Written problem — All of the data needs to be repeated exactly.

* BEGIN *

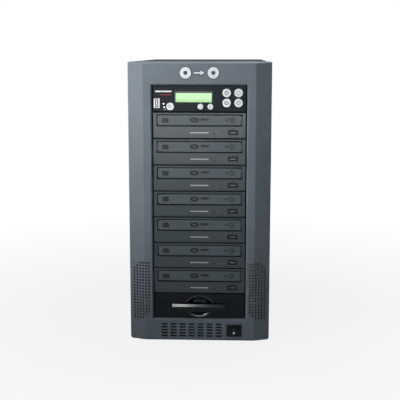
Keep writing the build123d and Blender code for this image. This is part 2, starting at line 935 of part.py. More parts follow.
with BuildPart() as rack_caddy_front:
    with BuildSketch(front_plane(panel_y)):
        with Locations((0, plate_mid(rack_bay))):
            Rectangle(bay_width, faceplate_height)
    extrude(amount=-rack_front_thickness)
    chamfer(rack_caddy_front.faces().sort_by(Axis.Y)[0].edges(), length=panel_chamfer)
    with BuildSketch(front_plane(panel_y)):
        with Locations((0, rack_bottom + rack_crease_rise)):
            Rectangle(bay_width, rack_crease_width)
    extrude(amount=-rack_crease_depth, mode=Mode.SUBTRACT)
    for side in (1, -1):
        with BuildSketch(side_plane(side * (handle_width / 2 - handle_ear_width / 2))):
            with BuildLine():
                Polyline(
                    nose_top,
                    nose_bottom,
                    (handle_front, handle_axis_z - handle_radius),
                    (panel_y + rack_crease_depth, handle_axis_z - handle_radius),
                    (panel_y + rack_crease_depth, handle_top),
                    close=True,
                )
            make_face()
            with Locations((handle_axis_y, handle_axis_z)):
                Circle(handle_pin_diameter / 2 + pin_clearance, mode=Mode.SUBTRACT)
        extrude(amount=handle_ear_width / 2, both=True)
    with BuildSketch(front_plane(panel_y)):
        with BuildLine():
            Polyline(
                *[
                    (
                        bowl_width / 2 * cos(radians(360 * corner / bowl_sides)),
                        rack_bottom
                        + bowl_rise
                        + bowl_height / 2 * sin(radians(360 * corner / bowl_sides)),
                    )
                    for corner in range(bowl_sides)
                ],
                close=True,
            )
        make_face()
    extrude(amount=-bowl_depth, mode=Mode.SUBTRACT)
save(rack_caddy_front, "rack_caddy_front")

with BuildPart() as rack_handle:
    with BuildSketch(side_plane(-bar_width / 2)):
        back_corners = [
            (
                handle_axis_y + handle_radius * cos(radians(90 * step / 3)),
                handle_axis_z + handle_radius * sin(radians(90 * step / 3)),
            )
            for step in range(3)
        ]
        with BuildLine():
            Polyline(
                nose_top,
                nose_bottom,
                (handle_front, handle_top - handle_height),
                (handle_axis_y + handle_radius, handle_top - handle_height),
                *back_corners,
                close=True,
            )
        make_face()
        with Locations((handle_axis_y, handle_axis_z)):
            Circle(handle_pin_diameter / 2 + pin_clearance, mode=Mode.SUBTRACT)
    extrude(amount=bar_width)
    with BuildSketch(front_plane(handle_front)):
        with BuildLine():
            Polyline(
                (-bar_width / 2, handle_top - handle_end_height),
                (-bar_width / 2, handle_top),
                (bar_width / 2, handle_top),
                (bar_width / 2, handle_top - handle_end_height),
            )
            ThreePointArc(
                (bar_width / 2, handle_top - handle_end_height),
                (0, handle_top - handle_height),
                (-bar_width / 2, handle_top - handle_end_height),
            )
        make_face()
    extrude(amount=-2 * handle_radius, mode=Mode.INTERSECT)
save(rack_handle, "rack_handle")

with BuildPart() as handle_pin:
    with BuildSketch(side_plane(-handle_width / 2)):
        with Locations((handle_axis_y, handle_axis_z)):
            Circle(handle_pin_diameter / 2)
    extrude(amount=handle_width)
save(handle_pin, "handle_pin")

with BuildPart() as rack_frame:
    with BuildSketch(front_plane(rack_back + running_gap)):
        with Locations((0, plate_mid(rack_bay))):
            Rectangle(drive_width, faceplate_height)
    extrude(amount=-rack_frame_depth)
    with BuildSketch(front_plane(rack_back + running_gap)):
        with Locations((0, plate_mid(rack_bay))):
            Rectangle(caddy_width + 2 * running_gap, faceplate_height - 2 * rack_wall)
    extrude(amount=-(rack_frame_depth - rack_wall), mode=Mode.SUBTRACT)
save(rack_frame, "rack_frame")

caddy_bottom = rack_bottom + rack_wall + running_gap
caddy_floor = caddy_bottom + rack_wall

with BuildPart() as rack_caddy_tray:
    with BuildSketch(floor_plane(caddy_bottom)):
        with Locations((0, rack_back)):
            Rectangle(caddy_width, caddy_length, align=(Align.CENTER, Align.MIN))
    extrude(amount=caddy_height)
    rib_outer = disk_width / 2 + disk_rib_gap + rack_wall
    channel_width = caddy_width / 2 - rack_wall - rib_outer
    with BuildSketch(floor_plane(caddy_floor)):
        with Locations((0, rack_back + rack_wall)):
            Rectangle(
                disk_width + 2 * disk_rib_gap,
                caddy_length - rack_wall,
                align=(Align.CENTER, Align.MIN),
            )
        for side in (1, -1):
            with Locations((side * (rib_outer + channel_width / 2), rack_back + rack_wall)):
                Rectangle(
                    channel_width,
                    caddy_length - 2 * rack_wall,
                    align=(Align.CENTER, Align.MIN),
                )
    extrude(amount=caddy_height, mode=Mode.SUBTRACT)
save(rack_caddy_tray, "rack_caddy_tray")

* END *

Answer to the problem —
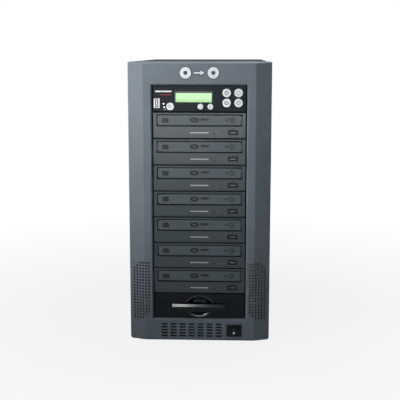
Keep writing the build123d and Blender code for this image. This is part 2, starting at line 935 of part.py. More parts follow.
with BuildPart() as rack_caddy_front:
    with BuildSketch(front_plane(panel_y)):
        with Locations((0, plate_mid(rack_bay))):
            Rectangle(bay_width, faceplate_height)
    extrude(amount=-rack_front_thickness)
    chamfer(rack_caddy_front.faces().sort_by(Axis.Y)[0].edges(), length=panel_chamfer)
    with BuildSketch(front_plane(panel_y)):
        with Locations((0, rack_bottom + rack_crease_rise)):
            Rectangle(bay_width, rack_crease_width)
    extrude(amount=-rack_crease_depth, mode=Mode.SUBTRACT)
    for side in (1, -1):
        with BuildSketch(side_plane(side * (handle_width / 2 - handle_ear_width / 2))):
            with BuildLine():
                Polyline(
                    nose_top,
                    nose_bottom,
                    (handle_front, handle_axis_z - handle_radius),
                    (panel_y + rack_crease_depth, handle_axis_z - handle_radius),
                    (panel_y + rack_crease_depth, handle_top),
                    close=True,
                )
            make_face()
            with Locations((handle_axis_y, handle_axis_z)):
                Circle(handle_pin_diameter / 2 + pin_clearance, mode=Mode.SUBTRACT)
        extrude(amount=handle_ear_width / 2, both=True)
    with BuildSketch(front_plane(panel_y)):
        with BuildLine():
            Polyline(
                *[
                    (
                        bowl_width / 2 * cos(radians(360 * corner / bowl_sides)),
                        rack_bottom
                        + bowl_rise
                        + bowl_height / 2 * sin(radians(360 * corner / bowl_sides)),
                    )
                    for corner in range(bowl_sides)
                ],
                close=True,
            )
        make_face()
    extrude(amount=-bowl_depth, mode=Mode.SUBTRACT)
save(rack_caddy_front, "rack_caddy_front")

with BuildPart() as rack_handle:
    with BuildSketch(side_plane(-bar_width / 2)):
        back_corners = [
            (
                handle_axis_y + handle_radius * cos(radians(90 * step / 3)),
                handle_axis_z + handle_radius * sin(radians(90 * step / 3)),
            )
            for step in range(3)
        ]
        with BuildLine():
            Polyline(
                nose_top,
                nose_bottom,
                (handle_front, handle_top - handle_height),
                (handle_axis_y + handle_radius, handle_top - handle_height),
                *back_corners,
                close=True,
            )
        make_face()
        with Locations((handle_axis_y, handle_axis_z)):
            Circle(handle_pin_diameter / 2 + pin_clearance, mode=Mode.SUBTRACT)
    extrude(amount=bar_width)
    with BuildSketch(front_plane(handle_front)):
        with BuildLine():
            Polyline(
                (-bar_width / 2, handle_top - handle_end_height),
                (-bar_width / 2, handle_top),
                (bar_width / 2, handle_top),
                (bar_width / 2, handle_top - handle_end_height),
            )
            ThreePointArc(
                (bar_width / 2, handle_top - handle_end_height),
                (0, handle_top - handle_height),
                (-bar_width / 2, handle_top - handle_end_height),
            )
        make_face()
    extrude(amount=-2 * handle_radius, mode=Mode.INTERSECT)
save(rack_handle, "rack_handle")

with BuildPart() as handle_pin:
    with BuildSketch(side_plane(-handle_width / 2)):
        with Locations((handle_axis_y, handle_axis_z)):
            Circle(handle_pin_diameter / 2)
    extrude(amount=handle_width)
save(handle_pin, "handle_pin")

with BuildPart() as rack_frame:
    with BuildSketch(front_plane(rack_back + running_gap)):
        with Locations((0, plate_mid(rack_bay))):
            Rectangle(drive_width, faceplate_height)
    extrude(amount=-rack_frame_depth)
    with BuildSketch(front_plane(rack_back + running_gap)):
        with Locations((0, plate_mid(rack_bay))):
            Rectangle(caddy_width + 2 * running_gap, faceplate_height - 2 * rack_wall)
    extrude(amount=-(rack_frame_depth - rack_wall), mode=Mode.SUBTRACT)
save(rack_frame, "rack_frame")

caddy_bottom = rack_bottom + rack_wall + running_gap
caddy_floor = caddy_bottom + rack_wall

with BuildPart() as rack_caddy_tray:
    with BuildSketch(floor_plane(caddy_bottom)):
        with Locations((0, rack_back)):
            Rectangle(caddy_width, caddy_length, align=(Align.CENTER, Align.MIN))
    extrude(amount=caddy_height)
    rib_outer = disk_width / 2 + disk_rib_gap + rack_wall
    channel_width = caddy_width / 2 - rack_wall - rib_outer
    with BuildSketch(floor_plane(caddy_floor)):
        with Locations((0, rack_back + rack_wall)):
            Rectangle(
                disk_width + 2 * disk_rib_gap,
                caddy_length - rack_wall,
                align=(Align.CENTER, Align.MIN),
            )
        for side in (1, -1):
            with Locations((side * (rib_outer + channel_width / 2), rack_back + rack_wall)):
                Rectangle(
                    channel_width,
                    caddy_length - 2 * rack_wall,
                    align=(Align.CENTER, Align.MIN),
                )
    extrude(amount=caddy_height, mode=Mode.SUBTRACT)
save(rack_caddy_tray, "rack_caddy_tray")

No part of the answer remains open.